**** DATA FOR THIS TASK ****
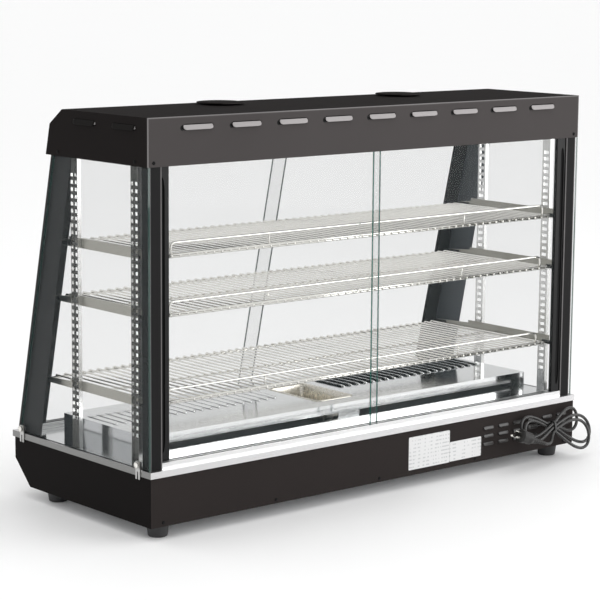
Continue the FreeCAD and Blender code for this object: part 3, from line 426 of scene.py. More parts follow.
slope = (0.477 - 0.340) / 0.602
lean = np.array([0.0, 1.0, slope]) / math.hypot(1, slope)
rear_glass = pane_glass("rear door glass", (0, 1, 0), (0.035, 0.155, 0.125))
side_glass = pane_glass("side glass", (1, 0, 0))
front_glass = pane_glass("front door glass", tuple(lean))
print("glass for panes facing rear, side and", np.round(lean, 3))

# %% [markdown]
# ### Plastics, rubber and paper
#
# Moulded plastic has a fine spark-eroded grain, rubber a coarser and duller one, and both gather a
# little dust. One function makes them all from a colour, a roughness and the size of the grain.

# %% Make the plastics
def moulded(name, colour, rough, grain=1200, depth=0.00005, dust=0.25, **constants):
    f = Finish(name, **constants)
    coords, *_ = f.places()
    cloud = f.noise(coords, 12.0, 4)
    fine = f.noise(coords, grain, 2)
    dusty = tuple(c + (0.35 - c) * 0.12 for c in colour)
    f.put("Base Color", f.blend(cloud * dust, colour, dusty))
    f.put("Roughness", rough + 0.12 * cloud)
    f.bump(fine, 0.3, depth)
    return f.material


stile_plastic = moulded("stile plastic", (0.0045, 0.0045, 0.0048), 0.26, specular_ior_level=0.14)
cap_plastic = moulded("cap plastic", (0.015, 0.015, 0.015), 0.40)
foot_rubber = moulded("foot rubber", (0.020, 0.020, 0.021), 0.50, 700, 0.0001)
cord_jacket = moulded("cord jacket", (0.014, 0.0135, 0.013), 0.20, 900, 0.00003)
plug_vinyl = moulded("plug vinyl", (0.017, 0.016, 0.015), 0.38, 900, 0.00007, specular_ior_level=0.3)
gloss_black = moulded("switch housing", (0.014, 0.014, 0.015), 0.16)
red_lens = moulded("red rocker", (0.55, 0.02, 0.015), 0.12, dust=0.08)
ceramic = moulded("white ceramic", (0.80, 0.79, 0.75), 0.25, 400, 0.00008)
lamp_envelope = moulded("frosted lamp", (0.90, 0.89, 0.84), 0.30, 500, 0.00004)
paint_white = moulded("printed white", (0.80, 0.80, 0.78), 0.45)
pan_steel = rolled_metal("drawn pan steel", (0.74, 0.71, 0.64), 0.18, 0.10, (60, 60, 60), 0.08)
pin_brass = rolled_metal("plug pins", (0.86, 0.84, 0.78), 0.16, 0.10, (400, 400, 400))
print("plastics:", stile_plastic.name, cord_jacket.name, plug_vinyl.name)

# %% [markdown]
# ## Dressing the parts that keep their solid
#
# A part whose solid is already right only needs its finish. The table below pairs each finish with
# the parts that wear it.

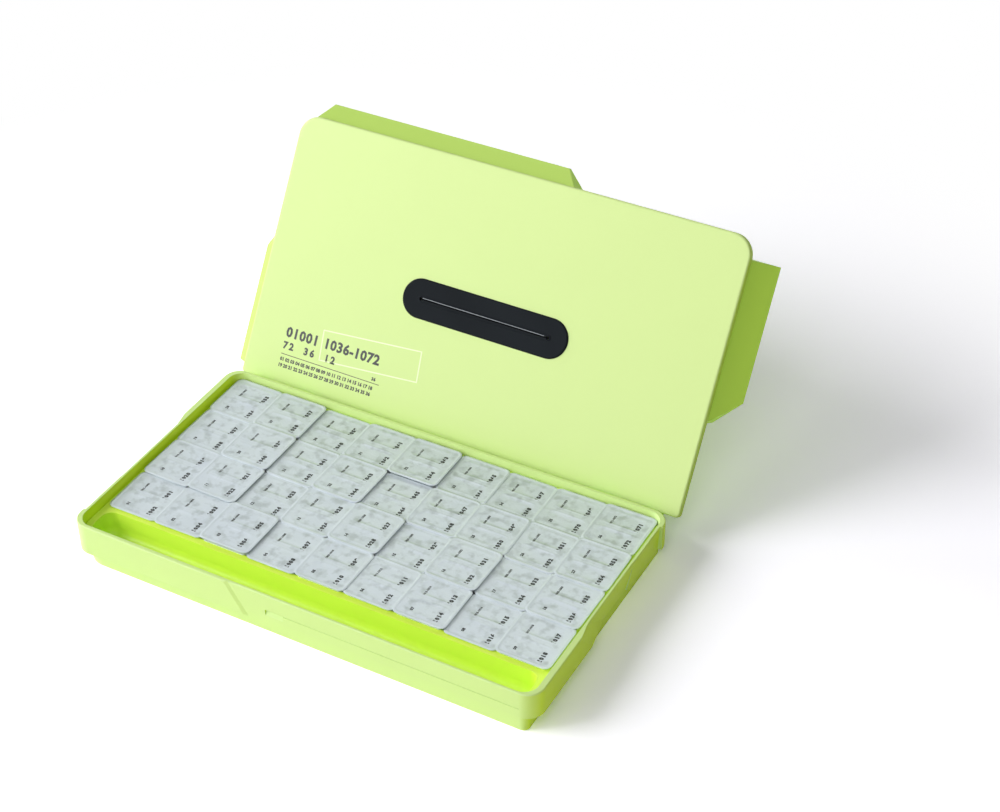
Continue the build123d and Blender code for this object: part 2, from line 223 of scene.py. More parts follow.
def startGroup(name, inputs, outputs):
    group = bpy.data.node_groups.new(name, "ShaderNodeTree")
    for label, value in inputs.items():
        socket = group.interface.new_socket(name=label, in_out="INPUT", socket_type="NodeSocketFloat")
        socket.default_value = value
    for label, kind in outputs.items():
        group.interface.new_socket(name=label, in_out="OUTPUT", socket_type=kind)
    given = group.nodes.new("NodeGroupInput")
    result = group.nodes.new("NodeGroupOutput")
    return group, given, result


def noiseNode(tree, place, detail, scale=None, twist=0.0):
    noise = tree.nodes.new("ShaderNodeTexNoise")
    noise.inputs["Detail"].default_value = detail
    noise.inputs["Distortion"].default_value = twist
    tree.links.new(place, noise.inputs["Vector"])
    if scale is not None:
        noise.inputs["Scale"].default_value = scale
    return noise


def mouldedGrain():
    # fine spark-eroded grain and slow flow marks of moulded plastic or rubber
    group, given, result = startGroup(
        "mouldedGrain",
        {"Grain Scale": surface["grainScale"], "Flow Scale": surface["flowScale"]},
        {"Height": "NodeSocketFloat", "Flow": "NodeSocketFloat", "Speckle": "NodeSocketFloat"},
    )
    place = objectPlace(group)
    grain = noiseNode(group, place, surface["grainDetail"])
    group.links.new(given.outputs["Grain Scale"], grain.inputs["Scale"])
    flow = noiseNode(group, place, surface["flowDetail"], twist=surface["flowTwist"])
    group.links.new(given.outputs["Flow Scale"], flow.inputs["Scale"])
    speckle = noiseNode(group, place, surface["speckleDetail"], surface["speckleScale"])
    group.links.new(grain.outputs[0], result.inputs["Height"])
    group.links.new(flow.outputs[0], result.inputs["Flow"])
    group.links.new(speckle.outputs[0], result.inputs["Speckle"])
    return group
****
Set down, exactly as written, each line of the data from its opening line through the one containing "return f.material". Output nothing more.

◆ EXERCISE RESPONSE
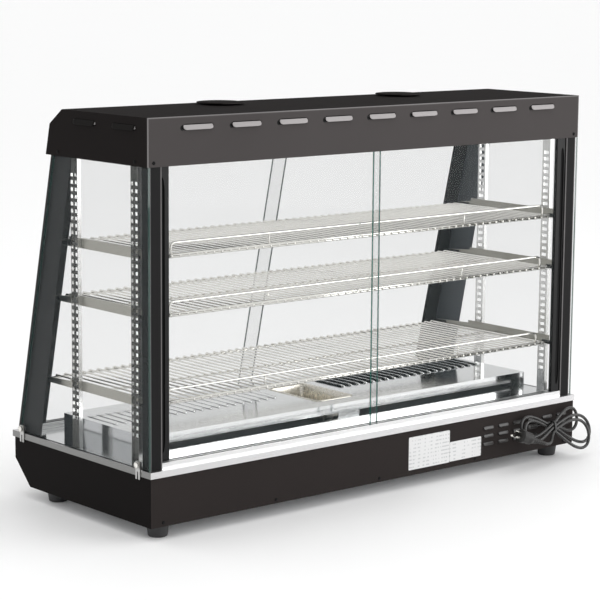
Continue the FreeCAD and Blender code for this object: part 3, from line 426 of scene.py. More parts follow.
slope = (0.477 - 0.340) / 0.602
lean = np.array([0.0, 1.0, slope]) / math.hypot(1, slope)
rear_glass = pane_glass("rear door glass", (0, 1, 0), (0.035, 0.155, 0.125))
side_glass = pane_glass("side glass", (1, 0, 0))
front_glass = pane_glass("front door glass", tuple(lean))
print("glass for panes facing rear, side and", np.round(lean, 3))

# %% [markdown]
# ### Plastics, rubber and paper
#
# Moulded plastic has a fine spark-eroded grain, rubber a coarser and duller one, and both gather a
# little dust. One function makes them all from a colour, a roughness and the size of the grain.

# %% Make the plastics
def moulded(name, colour, rough, grain=1200, depth=0.00005, dust=0.25, **constants):
    f = Finish(name, **constants)
    coords, *_ = f.places()
    cloud = f.noise(coords, 12.0, 4)
    fine = f.noise(coords, grain, 2)
    dusty = tuple(c + (0.35 - c) * 0.12 for c in colour)
    f.put("Base Color", f.blend(cloud * dust, colour, dusty))
    f.put("Roughness", rough + 0.12 * cloud)
    f.bump(fine, 0.3, depth)
    return f.material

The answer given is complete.